Previously on Daredevil, “Guilty as Sin”
“I’m the Kingpin in this b*tch.”
“Seven Minutes in Heaven” condenses two starkly different plots into a single episode. Plot #1 continues where we left off from the previous episode with Frank Castle’s time in prison and his subsequent interaction with Wilson Fisk. Plot #2, on the other hand, follows Matt’s quest to rid Hell’s Kitchen of its ninja infestation.
I would argue that Frank’s half of the episode is the better of the two and not just because Wilson Fisk is in it. His brief time in jail hits all the dramatic beats that make this show so wonderful. There’s an undeniable chemistry between Jon Bernthal and Vincent D’Onofrio that makes them both so captivating in their shared scenes. Yes, D’Onofrio has always lent an air of tortured nobility to his portrayal of Fisk. But it’s very entertaining to have the character interact with someone as blunt as Frank Castle, who doesn’t take too kindly to Fisk’s penchant to monologue like a Shakespearean villain.
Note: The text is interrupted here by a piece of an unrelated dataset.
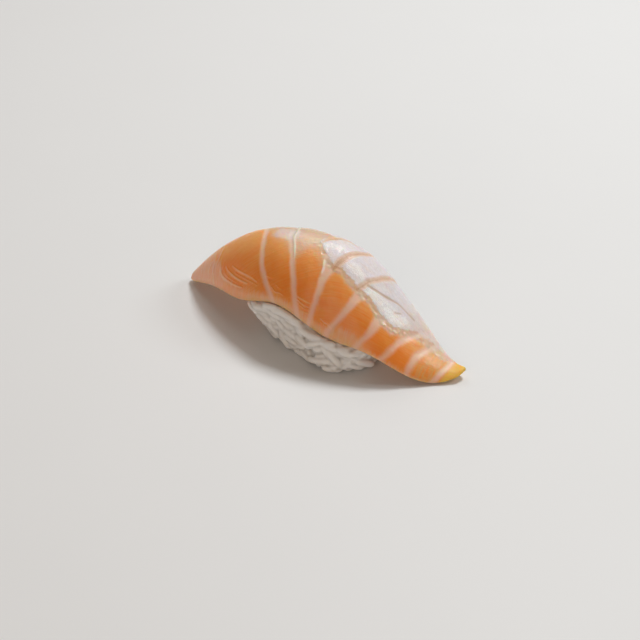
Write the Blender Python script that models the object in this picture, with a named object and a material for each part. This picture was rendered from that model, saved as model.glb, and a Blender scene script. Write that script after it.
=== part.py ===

Prison has indeed changed Fisk and we see the initial stages of that change in a 10-minute cold open that summarizes what he’s been doing since the end of season one up to this point. He’s definitely shed all the delusions of heroism he once had and fully embraced his role as the villain and all the pretensions that come with the job.
Nevertheless, both men form an uneasy alliance that proves mutually beneficial for them. In a stroke of narrative convenience (because apparently everyone in New York goes to the same prison), Dutton the prison’s current big boss happens to be involved with the gang war shootout that killed Frank’s family. Fisk, through his keen machinations, grants Frank both access and the ability to exact vengeance upon Dutton. In one of the most violent scenes in the series thus far, Frank slaughters several inmates and places Dutton in a coma thus paving the way for Fisk to take control of the prison. But Fisk doesn’t stop there. He even stages an incident that allows Frank to escape in the belief that the murderous vigilante will take out all the competing criminal elements of the city and leave New York ripe for conquest once he gets out of prison.
Far and away from all the drama and bloodshed in prison, Matt has to deal with the growing threat of The Hand. I really wanted to enjoy this half of the episode, perhaps out of personal bias, but the way they handled this storyline felt severely lacking.
The efforts to continue to paint The Hand as a terrifying and mysterious organization continues to underwhelm when their efforts raise more questions than it answers. Even Nobu’s shocking return from the dead doesn’t carry enough weight to raise the stakes for our heroes. Matt pretty much spends most of his screen time being insufferable. The revelation that Elektra has been murdering people since she was a little girl almost comes as no big surprise, and using that as an excuse to end his relationship with her was simply irritating. Shouldn’t Matt have figured it out by now that Elektra absolutely LOVES killing people? He continues to be the worst after a visit from Foggy essentially marks the end of their friendship and the firm. And it’s a poor excuse on his part to justify his behavior by claiming that he’s doing it for the safety of his friends. Here’s some wax to polish your cross with, Saint Murdock.
Side Notes and Memorable Quotes
- “There can only be one Kingpin.”- Wilson Fisk drops the mic
- Looks like there’s more to the murder of Frank’s family than what we’ve learned thus far.
- Who is this mysterious Blacksmith? Definitely not someone I’ve heard from in the comics.
- “You said you wanted to be good…”- Matt (Oh, Matt. You can’t make a housewife out of a murderous psychopath.)
- What is up with that sarcophagus and all the blood that they’re siphoning from these people?
Quote(s) of the Week
This amazing final exchange between Wilson Fisk and Frank Castle:
“Next time I see you, only one of us walks away.”
“Yes, of course. I’m counting on it.”